The Mobile Audience is Still Growing
With more than double the amount of time being spent on mobile than any other internet-connected device worldwide and smartphone ownership significantly outpacing that of any other internet-connected device, how much further can the mobile audience expand?
The truth is, mobile audience growth lies in two primary areas: adoption by older members of the population and primary business applications. By 2018, mobile adoption rates overall will start to slow down slightly due only to the fact that the adoption has been so rapid and incredibly widespread. Who else is left to adopt?
First, those over 55 are the only group with double-digit adoption rates projected for this year and subsequent years. These same people are still likely to own and use a desktop as their primary source of internet access, but the shift is happening.
The second avenue of growth, once mobile device usage has spread to every demographic of the population, is in the business arena. Desktop and laptop computers are still the primary source of everyday business operations for many people. In some industries this is starting to shift, in others, smartphone capabilities and technologies like virtual intelligence still have some way to go before this shift can occur.
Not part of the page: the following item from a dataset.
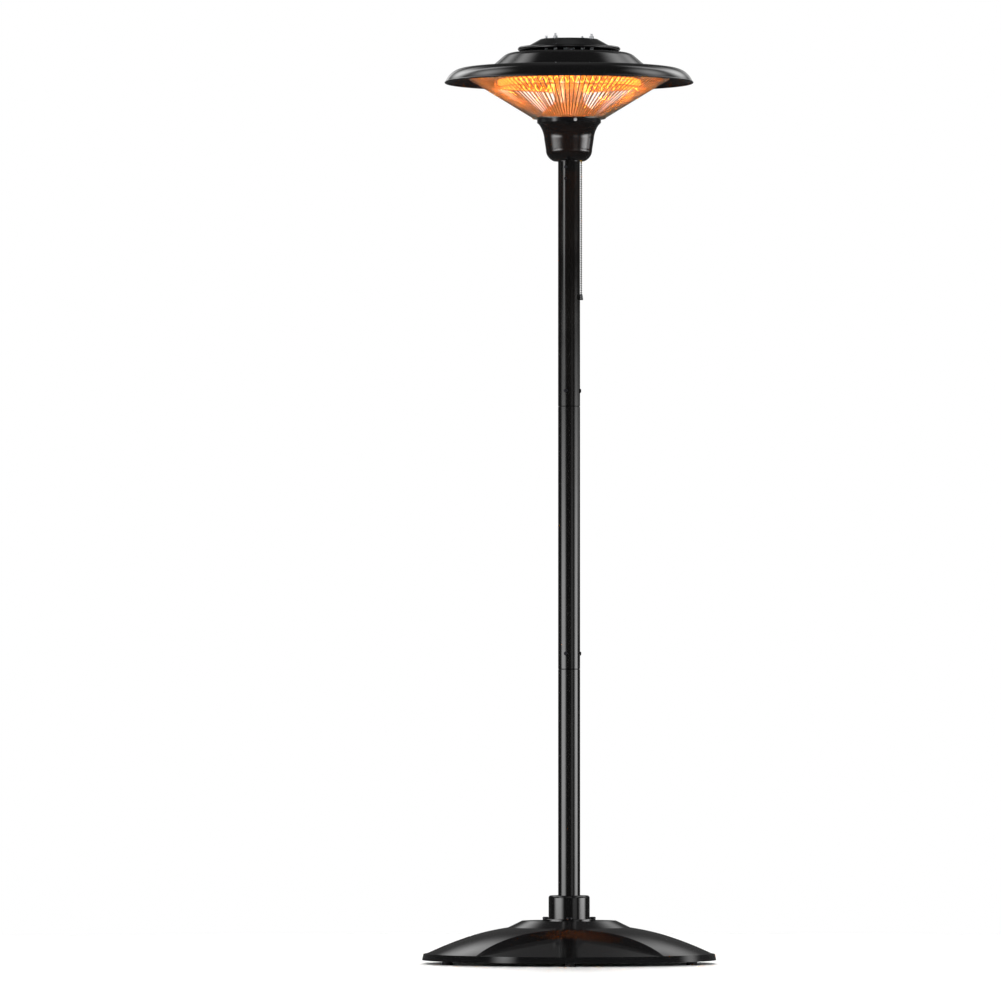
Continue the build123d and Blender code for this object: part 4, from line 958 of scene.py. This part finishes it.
@dataclass
class Shade(SubAssembly):
    """Pressed shade with a rolled edge, over the reflector, and the dome on top of it."""

    finishes: dict[Slot, tuple[str, ...]] = field(
        default_factory=lambda: {
            Slot.GLOSS_BLACK: ("upper_dome",),
            Slot.ALUMINIUM: ("reflector",),
            Slot.ZINC: ("head_spider", "jam_nut", "top_rod_nut"),
        }
    )
    hole_radius: float = 124.0
    seam_radius: float = 135.1
    top_z: float = 1549.7
    shoulder_radius: float = 183.4
    shoulder_drop: float = 3.4
    edge_radius: float = 214.2
    edge_drop: float = 27.0
    wall: float = 1.2
    bead_radius: float = 1.7
    bend_steps: int = 28
    bead_sides: int = 14
    turn_steps: int = 256

    def build(self) -> None:
        """Turn the shade's sheet and its rolled edge about the pole's axis."""
        # The bend is one arc from the slope's end to the edge. It leaves the slope in the slope's own
        # direction and arrives at the mirror of that in its chord.
        slope = Vector((self.shoulder_radius - self.seam_radius, -self.shoulder_drop)).normalized()
        chord = Vector((self.edge_radius - self.shoulder_radius, self.shoulder_drop - self.edge_drop))
        half = slope.angle(chord)
        handle = 4 / 3 * math.tan(half / 2) * chord.length / 2 / math.sin(half)
        along = chord.normalized()
        last = 2 * slope.dot(along) * along - slope
        shape = ShapeTree(
            "shade_shell",
            {
                "Hole Radius": self.hole_radius * MM,
                "Seam Radius": self.seam_radius * MM,
                "Top": self.top_z * MM,
                "Shoulder Radius": self.shoulder_radius * MM,
                "Shoulder Height": (self.top_z - self.shoulder_drop) * MM,
                "Shoulder Handle Radius": (self.shoulder_radius + handle * slope.x) * MM,
                "Shoulder Handle Height": (self.top_z - self.shoulder_drop + handle * slope.y) * MM,
                "Edge Handle Radius": (self.edge_radius - handle * last.x) * MM,
                "Edge Handle Height": (self.top_z - self.edge_drop - handle * last.y) * MM,
                "Edge Radius": self.edge_radius * MM,
                "Edge Height": (self.top_z - self.edge_drop) * MM,
                "Wall": self.wall * MM,
                "Bead Radius": self.bead_radius * MM,
                "Bead Centre": (self.edge_radius - self.wall / 2) * MM,
            },
        )
        seam = shape.profile_point("Seam Radius", "Top")
        shoulder = shape.profile_point("Shoulder Radius", "Shoulder Height")
        flat = shape.straight(shape.profile_point("Hole Radius", "Top"), seam)
        fall = shape.straight(seam, shoulder)
        bend = shape.node(
            "GeometryNodeCurvePrimitiveBezierSegment",
            {
                "Resolution": self.bend_steps,
                "Start": shoulder,
                "Start Handle": shape.profile_point("Shoulder Handle Radius", "Shoulder Handle Height"),
                "End Handle": shape.profile_point("Edge Handle Radius", "Edge Handle Height"),
                "End": shape.profile_point("Edge Radius", "Edge Height"),
            },
            mode="POSITION",
        ).outputs["Curve"]
        runs = shape.joined(*[shape.turned(run, self.turn_steps) for run in (flat, fall, bend)])
        edge = shape.node(
            "GeometryNodeTransform",
            {
                "Geometry": shape.circle(shape.size("Bead Radius"), self.bead_sides),
                "Rotation": (math.pi / 2, 0.0, 0.0),
                "Translation": shape.profile_point("Bead Centre", "Edge Height"),
            },
        )
        rolled = shape.turned(edge.outputs["Geometry"], self.turn_steps, looped=True)
        shell = shape.joined(shape.walled(shape.merged(runs), shape.size("Wall")), rolled)
        piece = shape.mesh(shell, FINISHES[Slot.GLOSS_BLACK].material())
        self.place(piece, Slot.GLOSS_BLACK, Body.STAND, "shade")


@dataclass
class TopCap(SubAssembly):
    """Vented cap on four studs, with its spacers, washers and nuts."""

    finishes: dict[Slot, tuple[str, ...]] = field(
        default_factory=lambda: {
            Slot.GLOSS_BLACK: ("top_cap",),
            Slot.ZINC: ("cap_nuts", "cap_spacers", "cap_studs", "cap_washers"),
        }
    )


# ---- Studio --------------------------------------------------------------------------------------


@dataclass
class SoftBox:
    """A large rectangular studio light that faces the pole's axis, unseen itself.

    It is met either by gloss alone or by matt surfaces alone.
    """

    name: str
    place: tuple[float, float, float]
    aim_height: float
    size: tuple[float, float]
    watts: float
    soft_edge: float = 0.5
    mirrored: bool = True

    def build(self) -> None:
        """Place the light."""
        lamp = bpy.data.lights.new(self.name, "AREA")
        lamp.shape = "RECTANGLE"
        lamp.size, lamp.size_y = self.size
        lamp.energy = self.watts
        box = add_light(lamp, Ray.CAMERA, Ray.GLASS, Ray.DIFFUSE if self.mirrored else Ray.GLOSS)
        box.location = self.place
        aim = Vector((0, 0, self.aim_height)) - Vector(self.place)
        box.rotation_euler = aim.to_track_quat("-Z", "Y").to_euler()
        self.soften(lamp)

    def soften(self, lamp: bpy.types.Light) -> None:
        """Let the light fade towards its four edges, as a diffuser's cloth does.

        Args:
            lamp: The light.
        """
        lamp.use_nodes = True
        tree = lamp.node_tree
        across = add_node(tree, "ShaderNodeNewGeometry").outputs["Parametric"]
        spread = add_node(tree, "ShaderNodeSeparateXYZ", {"Vector": across})
        light = 1.0
        for axis in ("X", "Y"):
            # From 0 at either edge to 0.5 in the middle
            edge = add_node(tree, "ShaderNodeMath", {0: spread.outputs[axis], 1: 0.5}, operation="PINGPONG")
            fade = add_node(
                tree,
                "ShaderNodeMapRange",
                {"Value": edge.outputs[0], "From Max": self.soft_edge},
                interpolation_type="SMOOTHSTEP",
            )
            light = add_node(
                tree, "ShaderNodeMath", {0: light, 1: fade.outputs["Result"]}, operation="MULTIPLY"
            ).outputs[0]
        tree.links.new(light, tree.nodes["Emission"].inputs["Strength"])


def facing_boxes(
    name: str,
    right_place: tuple[float, float, float],
    aim_height: float,
    size: tuple[float, float],
    watts: tuple[float, float],
) -> list[SoftBox]:
    """Plan two soft boxes of one size, left and right of the object.

    Args:
        name: What their names start with.
        right_place: The right box's place.
        aim_height: The height on the pole's axis that both face.
        size: Their width and height.
        watts: The left one's and the right one's power.

    Returns:
        The left box and the right box.
    """
    x, y, z = right_place
    left_watts, right_watts = watts
    return [
        SoftBox(f"{name}_left_box", (-x, y, z), aim_height, size, left_watts),
        SoftBox(f"{name}_right_box", (x, y, z), aim_height, size, right_watts),
    ]


@dataclass
class SheetLight:
    """A wide soft light from far away, over the object or behind it, that gloss doesn't mirror.

    Its elevation and its width are angles in degrees.
    """

    name: str
    elevation: float
    width: float
    strength: float

    def build(self) -> None:
        """Place the light."""
        sheet = bpy.data.lights.new(self.name, "SUN")
        sheet.energy = self.strength
        sheet.angle = math.radians(self.width)
        far = add_light(sheet, Ray.GLOSS, Ray.GLASS)
        far.rotation_euler = (math.radians(self.elevation - 90), 0, 0)


@dataclass
class Studio:
    """Camera, pale floor and soft light; lengths in metres, angles in degrees."""

    camera_distance: float = 17.3
    camera_across: float = -0.1185
    camera_height: float = 0.421
    camera_tilt: float = 1.2531
    view_angle: float = 5.7226
    view_reach: float = 100.0
    sensor_mm: float = 36.0
    floor_radius: float = 2.4
    floor_corners: int = 128
    floor_colour: str = "#f6f6f5"
    floor_colour_in_gloss: str = "#4a4745"
    backdrop_strength: float = 1.0
    surround_strength: float = 0.07
    boxes: list[SoftBox] = field(
        default_factory=lambda: [
            SoftBox(
                "left_box", (-7.5, -4.0, 0.4), aim_height=0.4, size=(11.9, 2.4), watts=590, soft_edge=0.4
            ),
            SoftBox(
                "right_box", (8.36, -1.48, 0.4), aim_height=0.4, size=(9.0, 2.4), watts=460, soft_edge=0.4
            ),
            SoftBox(
                "right_front_box", (4.5, -7.2, 0.4), aim_height=0.4, size=(5.1, 2.4), watts=25, soft_edge=0.3
            ),
            SoftBox("rim_left_box", (-3.2, -2.3, 1.6), aim_height=0.0, size=(1.9, 1.0), watts=30),
            SoftBox("rim_right_box", (3.8, 1.4, 0.95), aim_height=0.0, size=(2.2, 0.9), watts=12),
            *facing_boxes("rear", (0.86, 3.0, 2.0), aim_height=0.04, size=(1.3, 1.8), watts=(9, 6)),
            *facing_boxes("front", (2.9, -2.3, 3.3), aim_height=1.54, size=(3.4, 3.0), watts=(95, 75)),
            *facing_boxes("wing", (2.0, 2.6, 3.2), aim_height=1.54, size=(2.6, 2.2), watts=(55, 48)),
            *facing_boxes("side", (3.2, 0.9, 2.4), aim_height=1.54, size=(2.4, 2.0), watts=(34, 22)),
            *facing_boxes("high", (2.5, 0.6, 3.9), aim_height=1.0, size=(2.8, 2.6), watts=(70, 62)),
            SoftBox(
                "top_left_box", (-1.65, 1.85, 3.9), aim_height=1.56, size=(0.9, 2.4), watts=13, soft_edge=0.4
            ),
            SoftBox(
                "top_right_box", (1.55, 1.85, 3.9), aim_height=1.56, size=(1.1, 2.4), watts=14, soft_edge=0.45
            ),
            SoftBox(
                "top_rear_box", (0.0, 1.7, 4.2), aim_height=1.56, size=(1.4, 1.4), watts=0.6, soft_edge=0.45
            ),
            SoftBox("top_front_box", (0.0, -2.8, 3.1), aim_height=1.54, size=(3.4, 2.0), watts=42),
            SoftBox(
                "front_fill",
                (0.0, -3.5, 1.3),
                aim_height=1.5,
                size=(1.5, 1.5),
                watts=90,
                soft_edge=0.3,
                mirrored=False,
            ),
        ]
    )
    sheets: list[SheetLight] = field(
        default_factory=lambda: [
            SheetLight("ceiling_light", elevation=90.0, width=110.0, strength=1.45),
            SheetLight("low_rear_light", elevation=6.0, width=24.0, strength=18.5),
        ]
    )

    def build(self) -> None:
        """Set up the camera, the floor, the lights and the world."""
        self.aim_camera()
        self.lay_floor()
        for light in (*self.boxes, *self.sheets):
            light.build()
        self.surround_with_white()
        bpy.context.scene.view_settings.view_transform = "Standard"

    def aim_camera(self) -> None:
        """Put the camera far in front, at the photograph's viewing angle."""
        lens = bpy.data.cameras.new("camera")
        lens.sensor_width = self.sensor_mm
        lens.lens = self.sensor_mm / 2 / math.tan(math.radians(self.view_angle / 2))
        lens.clip_end = self.view_reach
        camera = bpy.data.objects.new("camera", lens)
        bpy.context.scene.collection.objects.link(camera)
        camera.location = (self.camera_across, -self.camera_distance, self.camera_height)
        camera.rotation_euler = (math.radians(90 + self.camera_tilt), 0, 0)
        bpy.context.scene.camera = camera

    def surround_with_white(self) -> None:
        """Make the world white behind the object, and dim where it only lights or mirrors."""
        world = bpy.data.worlds.new("studio")
        bpy.context.scene.world = world
        world.use_nodes = True
        tree = world.node_tree
        rays = add_node(tree, "ShaderNodeLightPath").outputs["Is Camera Ray"]
        strength = add_node(
            tree,
            "ShaderNodeMapRange",
            {"Value": rays, "To Min": self.surround_strength, "To Max": self.backdrop_strength},
        )
        tree.links.new(strength.outputs["Result"], tree.nodes["Background"].inputs["Strength"])
        tree.nodes["Background"].inputs["Color"].default_value = linear("#ffffff")

    def lay_floor(self) -> None:
        """Lay the pale floor: a thin round sheet of matt paper, level with the feet."""
        shape = ShapeTree("floor", {"Radius": self.floor_radius, "Corners": self.floor_corners})
        disc = shape.node(
            "GeometryNodeMeshCircle",
            {"Vertices": shape.size("Corners"), "Radius": shape.size("Radius")},
            fill_type="NGON",
        )
        paper = bpy.data.materials.new("matt_background_paper")
        paper.use_nodes = True
        shader = next(n for n in paper.node_tree.nodes if n.type == "BSDF_PRINCIPLED")
        mirrored = add_node(paper.node_tree, "ShaderNodeLightPath").outputs["Is Glossy Ray"]
        tone = add_node(
            paper.node_tree,
            "ShaderNodeMix",
            {
                "Factor_Float": mirrored,
                "A_Color": linear(self.floor_colour),
                "B_Color": linear(self.floor_colour_in_gloss),
            },
            data_type="RGBA",
        )
        tone = next(s for s in tone.outputs if s.type == "RGBA")
        paper.node_tree.links.new(tone, shader.inputs["Base Color"])
        shader.inputs["Roughness"].default_value = 1.0
        shader.inputs["Specular IOR Level"].default_value = 0.0
        shape.mesh(disc.outputs["Mesh"], paper, smooth=False)


def main() -> None:
    """Build the whole scene."""
    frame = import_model()
    Studio().build()
    for group in (Base(), Pole(), SwitchHousing(), PullChain(), Guard(), Lamp(), Shade(), TopCap()):
        log.info("%s", type(group).__name__)
        group.dress(frame["nodes"])
        group.build()


if __name__ == "__main__":
    logging.basicConfig(level=logging.INFO, format="%(message)s")
    main()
Chances are, you get to experience a dozen or more carefully crafted mobile marketing interactions every day. Some may register as helpful; others will be ignored as inconsequential. Either way, this is a part of day-to-day life as much as searching the internet has become. Mobile is going to stick around. It is heavily cemented into everyday life and businesses need to find a way to weave themselves into those daily mobile actions. Mobile experiences must be adaptable, personalized, human, and unobtrusive. If you can succeed in those areas, your marketing efforts on the mobile platform, whatever shape it takes physically, should be successful.